> Set problem: Reproduce exactly the lines below, from the first through the one containing "wasm.setup();", and nothing more.

* BEGIN *

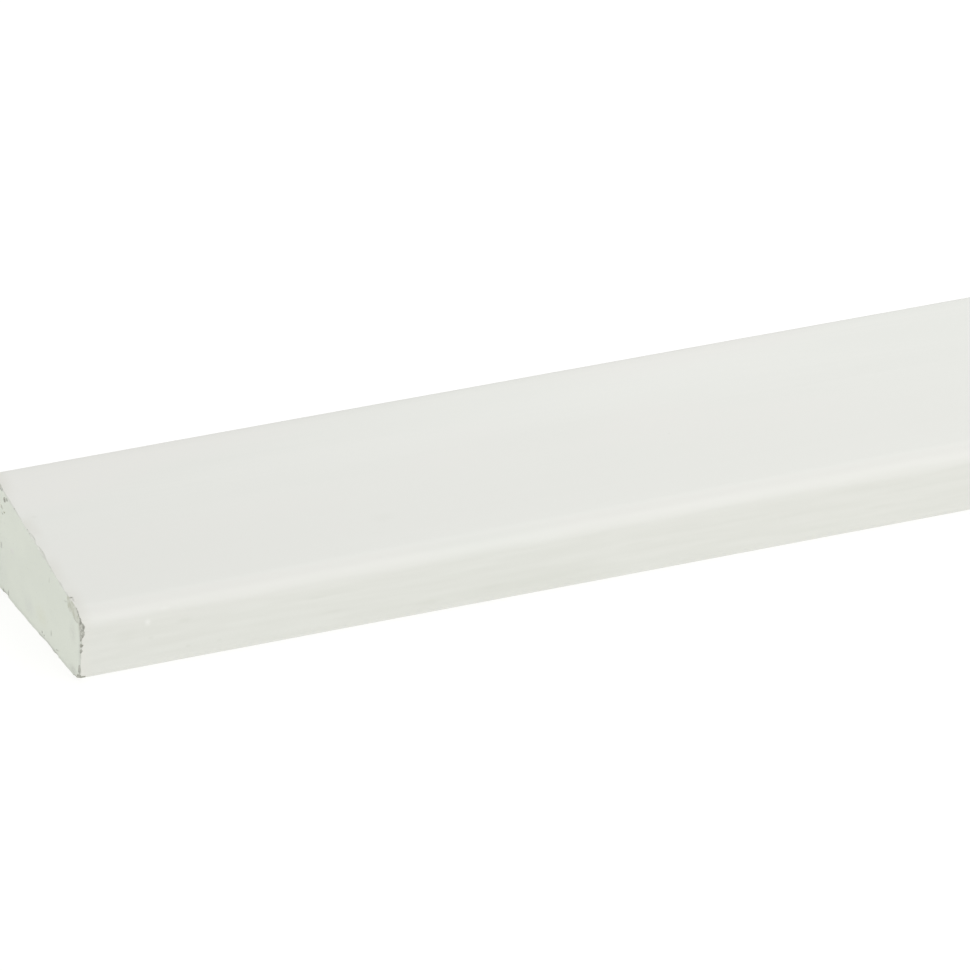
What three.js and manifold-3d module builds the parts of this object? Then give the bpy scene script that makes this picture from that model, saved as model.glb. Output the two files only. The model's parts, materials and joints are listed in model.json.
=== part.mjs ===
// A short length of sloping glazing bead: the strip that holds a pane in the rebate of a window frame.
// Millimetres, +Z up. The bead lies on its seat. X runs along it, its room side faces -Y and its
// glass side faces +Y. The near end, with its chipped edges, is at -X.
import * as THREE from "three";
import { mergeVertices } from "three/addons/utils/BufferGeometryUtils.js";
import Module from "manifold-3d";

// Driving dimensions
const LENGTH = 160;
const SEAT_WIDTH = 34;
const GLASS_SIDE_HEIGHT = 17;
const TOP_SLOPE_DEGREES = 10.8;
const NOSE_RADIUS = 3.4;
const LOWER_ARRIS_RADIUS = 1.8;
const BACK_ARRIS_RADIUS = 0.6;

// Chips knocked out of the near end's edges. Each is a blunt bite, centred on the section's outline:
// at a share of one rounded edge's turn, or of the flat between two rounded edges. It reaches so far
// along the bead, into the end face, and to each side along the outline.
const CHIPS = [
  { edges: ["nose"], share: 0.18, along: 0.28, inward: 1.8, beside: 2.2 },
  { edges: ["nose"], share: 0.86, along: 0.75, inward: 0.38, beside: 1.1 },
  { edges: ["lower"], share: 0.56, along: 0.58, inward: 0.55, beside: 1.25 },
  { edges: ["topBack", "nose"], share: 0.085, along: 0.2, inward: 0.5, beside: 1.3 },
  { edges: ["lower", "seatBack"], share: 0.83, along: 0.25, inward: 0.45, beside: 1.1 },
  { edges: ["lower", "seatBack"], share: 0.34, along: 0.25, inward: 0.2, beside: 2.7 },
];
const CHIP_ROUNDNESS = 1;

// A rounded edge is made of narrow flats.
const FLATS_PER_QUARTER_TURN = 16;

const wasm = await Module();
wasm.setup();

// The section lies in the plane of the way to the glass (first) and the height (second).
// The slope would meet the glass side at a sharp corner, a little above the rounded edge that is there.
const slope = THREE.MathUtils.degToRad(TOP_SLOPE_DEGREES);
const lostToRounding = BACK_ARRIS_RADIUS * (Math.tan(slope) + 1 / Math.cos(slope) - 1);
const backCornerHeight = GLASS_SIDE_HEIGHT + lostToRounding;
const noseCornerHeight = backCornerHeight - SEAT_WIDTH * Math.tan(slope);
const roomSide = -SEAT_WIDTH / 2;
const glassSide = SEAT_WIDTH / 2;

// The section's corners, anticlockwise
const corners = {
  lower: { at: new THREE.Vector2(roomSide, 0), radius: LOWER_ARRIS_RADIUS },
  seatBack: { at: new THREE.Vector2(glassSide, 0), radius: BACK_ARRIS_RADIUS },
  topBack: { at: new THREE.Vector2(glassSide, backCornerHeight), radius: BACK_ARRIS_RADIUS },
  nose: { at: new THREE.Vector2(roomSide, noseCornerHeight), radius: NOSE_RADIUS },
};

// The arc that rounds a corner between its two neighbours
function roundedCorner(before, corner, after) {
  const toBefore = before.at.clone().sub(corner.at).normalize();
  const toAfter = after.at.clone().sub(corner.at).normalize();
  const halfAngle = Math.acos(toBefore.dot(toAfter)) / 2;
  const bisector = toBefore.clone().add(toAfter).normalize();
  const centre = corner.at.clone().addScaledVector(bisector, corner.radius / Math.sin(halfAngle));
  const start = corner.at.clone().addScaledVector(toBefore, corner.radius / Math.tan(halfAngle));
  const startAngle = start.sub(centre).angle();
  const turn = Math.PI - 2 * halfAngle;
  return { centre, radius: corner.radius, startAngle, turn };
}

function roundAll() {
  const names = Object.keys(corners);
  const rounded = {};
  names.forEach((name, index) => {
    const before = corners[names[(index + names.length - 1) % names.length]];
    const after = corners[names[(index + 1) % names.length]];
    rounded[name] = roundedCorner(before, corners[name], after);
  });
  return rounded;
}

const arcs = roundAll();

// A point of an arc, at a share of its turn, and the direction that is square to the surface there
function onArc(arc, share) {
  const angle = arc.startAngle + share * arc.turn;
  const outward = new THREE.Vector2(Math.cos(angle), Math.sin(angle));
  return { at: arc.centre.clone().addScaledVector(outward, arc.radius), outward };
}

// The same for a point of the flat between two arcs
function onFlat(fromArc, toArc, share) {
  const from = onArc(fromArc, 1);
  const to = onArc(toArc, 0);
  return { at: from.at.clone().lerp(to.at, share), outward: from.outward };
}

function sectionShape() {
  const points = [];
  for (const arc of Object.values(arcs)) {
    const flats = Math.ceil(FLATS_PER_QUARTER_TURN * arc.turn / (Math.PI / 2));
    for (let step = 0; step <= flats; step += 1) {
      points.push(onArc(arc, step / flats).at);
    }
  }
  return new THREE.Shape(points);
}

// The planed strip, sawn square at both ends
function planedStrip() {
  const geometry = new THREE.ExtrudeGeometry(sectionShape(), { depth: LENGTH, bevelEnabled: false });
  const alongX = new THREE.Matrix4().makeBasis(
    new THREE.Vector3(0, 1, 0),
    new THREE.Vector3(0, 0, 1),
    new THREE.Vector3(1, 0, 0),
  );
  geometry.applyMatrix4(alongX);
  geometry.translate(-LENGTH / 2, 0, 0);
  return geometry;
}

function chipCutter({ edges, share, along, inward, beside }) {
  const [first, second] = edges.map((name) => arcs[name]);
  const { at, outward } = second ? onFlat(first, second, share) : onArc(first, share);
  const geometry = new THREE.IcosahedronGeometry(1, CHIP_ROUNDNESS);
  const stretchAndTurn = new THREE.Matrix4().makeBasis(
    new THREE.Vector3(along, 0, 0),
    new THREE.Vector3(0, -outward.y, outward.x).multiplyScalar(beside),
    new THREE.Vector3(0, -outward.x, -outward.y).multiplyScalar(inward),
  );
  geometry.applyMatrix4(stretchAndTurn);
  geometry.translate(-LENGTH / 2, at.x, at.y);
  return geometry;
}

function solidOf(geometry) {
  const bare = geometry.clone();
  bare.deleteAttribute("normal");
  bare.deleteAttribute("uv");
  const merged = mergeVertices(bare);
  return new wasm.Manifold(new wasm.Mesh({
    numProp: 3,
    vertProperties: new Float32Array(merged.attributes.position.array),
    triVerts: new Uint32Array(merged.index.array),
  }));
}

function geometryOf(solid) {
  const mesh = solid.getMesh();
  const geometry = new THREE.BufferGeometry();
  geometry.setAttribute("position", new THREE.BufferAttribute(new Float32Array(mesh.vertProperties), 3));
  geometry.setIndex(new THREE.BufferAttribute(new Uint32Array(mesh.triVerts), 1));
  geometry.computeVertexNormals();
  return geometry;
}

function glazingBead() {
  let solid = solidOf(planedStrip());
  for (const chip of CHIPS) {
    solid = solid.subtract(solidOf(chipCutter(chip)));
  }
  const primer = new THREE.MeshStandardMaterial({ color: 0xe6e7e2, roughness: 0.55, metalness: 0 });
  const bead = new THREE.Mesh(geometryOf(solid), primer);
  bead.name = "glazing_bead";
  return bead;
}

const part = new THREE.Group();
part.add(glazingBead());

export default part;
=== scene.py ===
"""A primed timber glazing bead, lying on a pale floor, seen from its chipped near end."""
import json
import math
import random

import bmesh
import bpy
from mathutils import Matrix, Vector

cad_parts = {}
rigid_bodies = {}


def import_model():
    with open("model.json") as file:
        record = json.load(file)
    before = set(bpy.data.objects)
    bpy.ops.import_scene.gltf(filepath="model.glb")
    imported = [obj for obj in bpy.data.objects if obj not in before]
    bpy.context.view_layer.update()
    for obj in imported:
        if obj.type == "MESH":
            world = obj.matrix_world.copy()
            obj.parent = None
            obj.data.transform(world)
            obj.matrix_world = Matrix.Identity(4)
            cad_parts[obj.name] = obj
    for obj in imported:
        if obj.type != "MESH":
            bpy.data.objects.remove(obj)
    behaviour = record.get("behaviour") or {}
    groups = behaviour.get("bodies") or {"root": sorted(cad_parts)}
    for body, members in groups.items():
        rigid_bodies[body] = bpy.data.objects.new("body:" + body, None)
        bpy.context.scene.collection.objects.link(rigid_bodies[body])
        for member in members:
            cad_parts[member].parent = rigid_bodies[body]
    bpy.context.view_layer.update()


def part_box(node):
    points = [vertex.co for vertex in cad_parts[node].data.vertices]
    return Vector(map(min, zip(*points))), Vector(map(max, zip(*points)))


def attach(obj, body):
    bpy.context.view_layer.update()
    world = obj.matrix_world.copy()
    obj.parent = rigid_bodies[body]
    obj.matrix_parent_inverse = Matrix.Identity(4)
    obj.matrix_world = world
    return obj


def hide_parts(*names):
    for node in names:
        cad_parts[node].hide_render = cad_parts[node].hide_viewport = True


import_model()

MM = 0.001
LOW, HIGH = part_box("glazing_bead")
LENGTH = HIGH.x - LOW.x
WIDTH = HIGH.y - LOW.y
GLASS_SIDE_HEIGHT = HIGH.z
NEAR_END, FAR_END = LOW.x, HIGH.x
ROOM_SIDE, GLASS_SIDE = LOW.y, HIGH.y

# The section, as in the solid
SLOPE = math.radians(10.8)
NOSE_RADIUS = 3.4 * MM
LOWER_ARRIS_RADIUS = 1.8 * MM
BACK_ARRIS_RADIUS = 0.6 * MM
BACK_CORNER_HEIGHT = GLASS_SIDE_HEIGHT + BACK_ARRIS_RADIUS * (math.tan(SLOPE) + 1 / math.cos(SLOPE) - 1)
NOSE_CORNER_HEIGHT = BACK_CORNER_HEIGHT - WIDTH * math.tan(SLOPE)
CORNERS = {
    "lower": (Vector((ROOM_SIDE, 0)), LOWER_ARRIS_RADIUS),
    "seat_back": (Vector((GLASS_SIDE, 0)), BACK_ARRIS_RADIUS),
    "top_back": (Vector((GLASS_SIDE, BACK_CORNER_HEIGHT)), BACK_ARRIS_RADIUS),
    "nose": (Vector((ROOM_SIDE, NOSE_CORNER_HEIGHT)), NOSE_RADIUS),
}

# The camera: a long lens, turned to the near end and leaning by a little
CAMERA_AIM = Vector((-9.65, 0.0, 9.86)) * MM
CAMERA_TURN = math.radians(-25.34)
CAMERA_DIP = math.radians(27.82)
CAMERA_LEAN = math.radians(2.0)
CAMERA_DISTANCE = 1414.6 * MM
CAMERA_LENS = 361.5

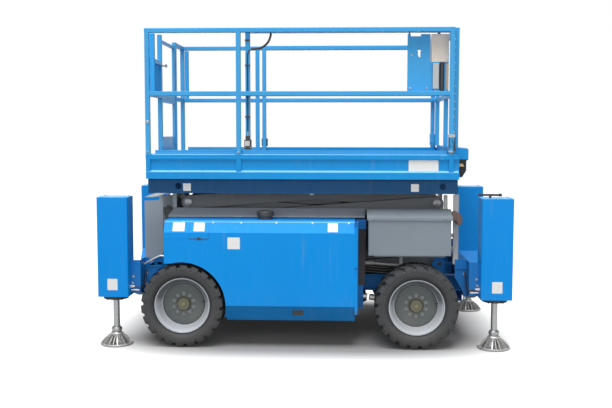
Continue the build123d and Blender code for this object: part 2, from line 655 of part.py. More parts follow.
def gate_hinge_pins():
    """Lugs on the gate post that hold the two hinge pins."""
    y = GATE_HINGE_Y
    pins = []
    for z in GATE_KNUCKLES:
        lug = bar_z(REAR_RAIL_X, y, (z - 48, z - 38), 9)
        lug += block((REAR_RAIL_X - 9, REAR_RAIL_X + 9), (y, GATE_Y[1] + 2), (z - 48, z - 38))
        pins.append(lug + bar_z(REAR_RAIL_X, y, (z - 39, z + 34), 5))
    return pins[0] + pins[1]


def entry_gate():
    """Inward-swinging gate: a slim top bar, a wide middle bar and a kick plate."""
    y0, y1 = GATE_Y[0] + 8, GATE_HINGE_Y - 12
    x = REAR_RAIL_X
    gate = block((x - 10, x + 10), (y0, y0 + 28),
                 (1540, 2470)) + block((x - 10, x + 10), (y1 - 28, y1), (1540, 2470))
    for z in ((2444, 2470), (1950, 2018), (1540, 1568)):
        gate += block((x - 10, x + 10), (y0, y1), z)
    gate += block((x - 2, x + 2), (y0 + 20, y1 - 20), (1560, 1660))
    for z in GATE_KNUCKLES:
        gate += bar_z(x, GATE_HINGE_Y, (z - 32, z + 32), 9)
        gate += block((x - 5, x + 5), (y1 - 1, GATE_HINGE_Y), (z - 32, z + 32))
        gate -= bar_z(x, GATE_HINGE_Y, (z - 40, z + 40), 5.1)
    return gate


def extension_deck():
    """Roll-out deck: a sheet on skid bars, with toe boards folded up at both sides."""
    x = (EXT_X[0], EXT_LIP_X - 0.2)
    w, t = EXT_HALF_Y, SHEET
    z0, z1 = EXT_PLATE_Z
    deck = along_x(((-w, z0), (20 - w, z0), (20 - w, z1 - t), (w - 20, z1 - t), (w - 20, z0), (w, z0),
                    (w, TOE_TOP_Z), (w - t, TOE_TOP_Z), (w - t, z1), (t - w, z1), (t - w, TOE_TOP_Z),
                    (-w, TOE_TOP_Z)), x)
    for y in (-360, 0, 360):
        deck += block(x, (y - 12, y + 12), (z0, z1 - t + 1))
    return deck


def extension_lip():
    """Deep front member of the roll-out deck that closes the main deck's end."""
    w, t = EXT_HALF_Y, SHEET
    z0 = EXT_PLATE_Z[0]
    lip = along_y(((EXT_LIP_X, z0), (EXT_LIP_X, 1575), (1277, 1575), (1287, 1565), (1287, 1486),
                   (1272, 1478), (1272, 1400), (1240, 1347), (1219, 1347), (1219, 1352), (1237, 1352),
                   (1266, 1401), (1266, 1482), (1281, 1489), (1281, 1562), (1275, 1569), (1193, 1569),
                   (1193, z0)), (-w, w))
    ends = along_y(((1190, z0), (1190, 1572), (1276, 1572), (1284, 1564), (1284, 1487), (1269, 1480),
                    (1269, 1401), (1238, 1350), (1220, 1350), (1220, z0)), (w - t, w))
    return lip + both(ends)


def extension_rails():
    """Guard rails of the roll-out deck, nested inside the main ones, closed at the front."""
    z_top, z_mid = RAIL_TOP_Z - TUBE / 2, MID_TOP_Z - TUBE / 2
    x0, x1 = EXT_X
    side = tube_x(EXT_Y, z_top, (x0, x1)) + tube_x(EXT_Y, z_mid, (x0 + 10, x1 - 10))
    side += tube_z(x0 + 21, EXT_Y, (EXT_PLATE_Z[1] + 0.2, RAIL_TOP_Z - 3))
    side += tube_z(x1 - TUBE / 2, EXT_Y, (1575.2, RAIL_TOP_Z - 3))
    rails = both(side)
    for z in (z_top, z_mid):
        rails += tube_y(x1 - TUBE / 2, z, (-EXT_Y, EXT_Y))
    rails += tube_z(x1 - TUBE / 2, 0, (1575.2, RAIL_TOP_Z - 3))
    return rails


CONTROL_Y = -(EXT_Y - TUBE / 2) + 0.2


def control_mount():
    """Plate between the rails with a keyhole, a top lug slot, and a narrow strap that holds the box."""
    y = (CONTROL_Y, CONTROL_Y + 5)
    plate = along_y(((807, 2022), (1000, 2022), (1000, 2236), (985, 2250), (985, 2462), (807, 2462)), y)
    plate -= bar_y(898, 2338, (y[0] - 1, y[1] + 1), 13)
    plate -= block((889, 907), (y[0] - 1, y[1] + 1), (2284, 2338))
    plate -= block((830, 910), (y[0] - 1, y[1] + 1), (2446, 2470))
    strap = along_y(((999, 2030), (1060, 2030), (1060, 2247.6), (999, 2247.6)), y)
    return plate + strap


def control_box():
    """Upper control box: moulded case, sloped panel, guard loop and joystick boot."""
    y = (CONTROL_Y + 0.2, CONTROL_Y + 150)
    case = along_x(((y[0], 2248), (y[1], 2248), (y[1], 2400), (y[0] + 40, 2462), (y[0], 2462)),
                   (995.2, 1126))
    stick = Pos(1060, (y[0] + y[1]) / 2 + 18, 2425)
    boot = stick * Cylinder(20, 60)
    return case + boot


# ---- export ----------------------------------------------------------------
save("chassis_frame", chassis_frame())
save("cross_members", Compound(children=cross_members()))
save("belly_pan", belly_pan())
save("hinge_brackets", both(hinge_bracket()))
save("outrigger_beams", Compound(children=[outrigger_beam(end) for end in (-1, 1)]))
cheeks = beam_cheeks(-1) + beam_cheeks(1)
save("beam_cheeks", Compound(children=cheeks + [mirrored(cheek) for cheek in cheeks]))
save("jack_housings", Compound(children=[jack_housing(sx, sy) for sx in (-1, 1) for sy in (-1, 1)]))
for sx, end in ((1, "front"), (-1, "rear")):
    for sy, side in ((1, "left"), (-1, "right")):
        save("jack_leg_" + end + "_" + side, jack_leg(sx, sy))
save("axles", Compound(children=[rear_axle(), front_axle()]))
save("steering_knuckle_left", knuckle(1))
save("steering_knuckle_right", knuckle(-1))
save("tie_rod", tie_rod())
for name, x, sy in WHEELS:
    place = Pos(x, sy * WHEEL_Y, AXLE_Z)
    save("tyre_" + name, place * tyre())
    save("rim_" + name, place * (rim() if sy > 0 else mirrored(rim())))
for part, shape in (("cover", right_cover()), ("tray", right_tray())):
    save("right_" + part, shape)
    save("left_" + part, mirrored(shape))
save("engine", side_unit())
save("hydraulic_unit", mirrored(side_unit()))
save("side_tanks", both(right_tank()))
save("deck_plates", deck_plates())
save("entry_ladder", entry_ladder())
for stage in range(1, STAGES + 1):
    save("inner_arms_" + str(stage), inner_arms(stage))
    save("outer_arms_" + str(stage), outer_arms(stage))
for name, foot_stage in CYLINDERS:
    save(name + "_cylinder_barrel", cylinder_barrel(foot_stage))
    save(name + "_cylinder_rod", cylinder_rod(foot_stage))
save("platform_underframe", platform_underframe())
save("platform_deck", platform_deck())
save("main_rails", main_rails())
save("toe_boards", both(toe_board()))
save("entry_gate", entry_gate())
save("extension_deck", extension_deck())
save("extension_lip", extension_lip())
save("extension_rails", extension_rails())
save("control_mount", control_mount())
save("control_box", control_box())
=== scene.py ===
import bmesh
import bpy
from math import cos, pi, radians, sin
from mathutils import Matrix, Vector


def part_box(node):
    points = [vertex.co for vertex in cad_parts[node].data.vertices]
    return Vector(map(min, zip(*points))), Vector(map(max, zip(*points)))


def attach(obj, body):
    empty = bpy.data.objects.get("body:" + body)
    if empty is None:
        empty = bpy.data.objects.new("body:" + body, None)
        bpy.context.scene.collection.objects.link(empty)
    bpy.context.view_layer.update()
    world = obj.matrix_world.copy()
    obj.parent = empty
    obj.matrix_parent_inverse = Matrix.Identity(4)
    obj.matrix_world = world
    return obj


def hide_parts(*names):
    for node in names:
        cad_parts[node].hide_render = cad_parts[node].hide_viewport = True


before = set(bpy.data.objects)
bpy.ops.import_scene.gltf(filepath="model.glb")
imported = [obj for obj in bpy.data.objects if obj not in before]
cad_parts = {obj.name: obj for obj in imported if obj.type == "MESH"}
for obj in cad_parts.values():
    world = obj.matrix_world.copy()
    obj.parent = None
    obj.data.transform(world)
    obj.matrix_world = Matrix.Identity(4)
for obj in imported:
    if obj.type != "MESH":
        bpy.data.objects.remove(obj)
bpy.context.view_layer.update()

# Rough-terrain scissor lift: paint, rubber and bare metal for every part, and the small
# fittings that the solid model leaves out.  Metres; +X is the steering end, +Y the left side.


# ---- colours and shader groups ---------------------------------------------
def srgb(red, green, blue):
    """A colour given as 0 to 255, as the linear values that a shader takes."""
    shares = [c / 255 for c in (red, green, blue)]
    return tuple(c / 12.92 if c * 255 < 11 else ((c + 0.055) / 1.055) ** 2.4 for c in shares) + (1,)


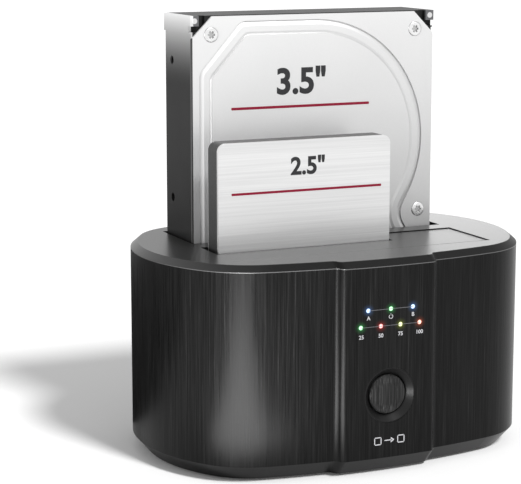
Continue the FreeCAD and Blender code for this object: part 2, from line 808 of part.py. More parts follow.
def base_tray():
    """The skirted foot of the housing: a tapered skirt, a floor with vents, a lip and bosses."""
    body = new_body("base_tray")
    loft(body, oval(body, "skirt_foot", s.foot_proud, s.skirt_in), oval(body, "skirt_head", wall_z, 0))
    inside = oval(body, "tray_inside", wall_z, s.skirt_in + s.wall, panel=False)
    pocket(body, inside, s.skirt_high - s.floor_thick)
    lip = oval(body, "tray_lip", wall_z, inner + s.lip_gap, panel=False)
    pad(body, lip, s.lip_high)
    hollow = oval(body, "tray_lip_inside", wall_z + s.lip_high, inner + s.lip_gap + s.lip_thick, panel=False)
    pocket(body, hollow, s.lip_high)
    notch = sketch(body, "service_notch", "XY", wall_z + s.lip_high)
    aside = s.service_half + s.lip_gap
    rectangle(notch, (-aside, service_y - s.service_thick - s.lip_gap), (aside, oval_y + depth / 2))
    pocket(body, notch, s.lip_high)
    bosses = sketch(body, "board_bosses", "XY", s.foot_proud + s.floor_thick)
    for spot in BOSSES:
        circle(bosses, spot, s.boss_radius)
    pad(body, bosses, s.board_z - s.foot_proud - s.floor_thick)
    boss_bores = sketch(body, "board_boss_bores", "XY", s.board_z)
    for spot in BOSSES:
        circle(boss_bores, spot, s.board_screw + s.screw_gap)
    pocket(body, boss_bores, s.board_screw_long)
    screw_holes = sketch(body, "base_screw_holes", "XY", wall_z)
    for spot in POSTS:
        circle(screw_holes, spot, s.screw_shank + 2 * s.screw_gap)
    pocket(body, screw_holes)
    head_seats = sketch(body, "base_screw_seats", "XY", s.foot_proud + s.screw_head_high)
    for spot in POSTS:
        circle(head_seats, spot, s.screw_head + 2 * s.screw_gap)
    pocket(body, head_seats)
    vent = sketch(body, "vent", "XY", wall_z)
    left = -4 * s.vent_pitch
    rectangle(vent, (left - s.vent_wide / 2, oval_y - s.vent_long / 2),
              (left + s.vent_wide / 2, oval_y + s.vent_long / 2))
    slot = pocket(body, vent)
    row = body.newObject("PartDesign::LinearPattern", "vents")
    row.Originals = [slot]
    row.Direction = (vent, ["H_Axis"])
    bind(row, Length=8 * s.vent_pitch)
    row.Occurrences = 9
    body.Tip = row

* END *

> Correct output:
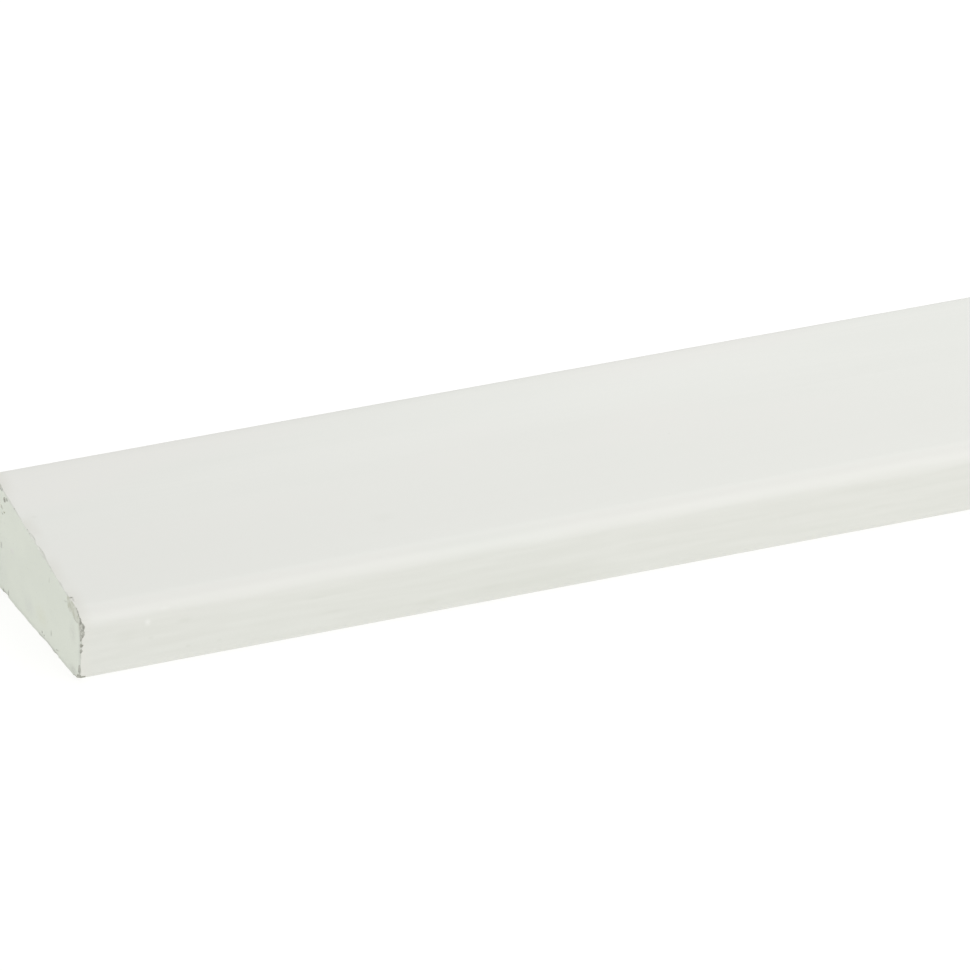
What three.js and manifold-3d module builds the parts of this object? Then give the bpy scene script that makes this picture from that model, saved as model.glb. Output the two files only. The model's parts, materials and joints are listed in model.json.
=== part.mjs ===
// A short length of sloping glazing bead: the strip that holds a pane in the rebate of a window frame.
// Millimetres, +Z up. The bead lies on its seat. X runs along it, its room side faces -Y and its
// glass side faces +Y. The near end, with its chipped edges, is at -X.
import * as THREE from "three";
import { mergeVertices } from "three/addons/utils/BufferGeometryUtils.js";
import Module from "manifold-3d";

// Driving dimensions
const LENGTH = 160;
const SEAT_WIDTH = 34;
const GLASS_SIDE_HEIGHT = 17;
const TOP_SLOPE_DEGREES = 10.8;
const NOSE_RADIUS = 3.4;
const LOWER_ARRIS_RADIUS = 1.8;
const BACK_ARRIS_RADIUS = 0.6;

// Chips knocked out of the near end's edges. Each is a blunt bite, centred on the section's outline:
// at a share of one rounded edge's turn, or of the flat between two rounded edges. It reaches so far
// along the bead, into the end face, and to each side along the outline.
const CHIPS = [
  { edges: ["nose"], share: 0.18, along: 0.28, inward: 1.8, beside: 2.2 },
  { edges: ["nose"], share: 0.86, along: 0.75, inward: 0.38, beside: 1.1 },
  { edges: ["lower"], share: 0.56, along: 0.58, inward: 0.55, beside: 1.25 },
  { edges: ["topBack", "nose"], share: 0.085, along: 0.2, inward: 0.5, beside: 1.3 },
  { edges: ["lower", "seatBack"], share: 0.83, along: 0.25, inward: 0.45, beside: 1.1 },
  { edges: ["lower", "seatBack"], share: 0.34, along: 0.25, inward: 0.2, beside: 2.7 },
];
const CHIP_ROUNDNESS = 1;

// A rounded edge is made of narrow flats.
const FLATS_PER_QUARTER_TURN = 16;

const wasm = await Module();
wasm.setup();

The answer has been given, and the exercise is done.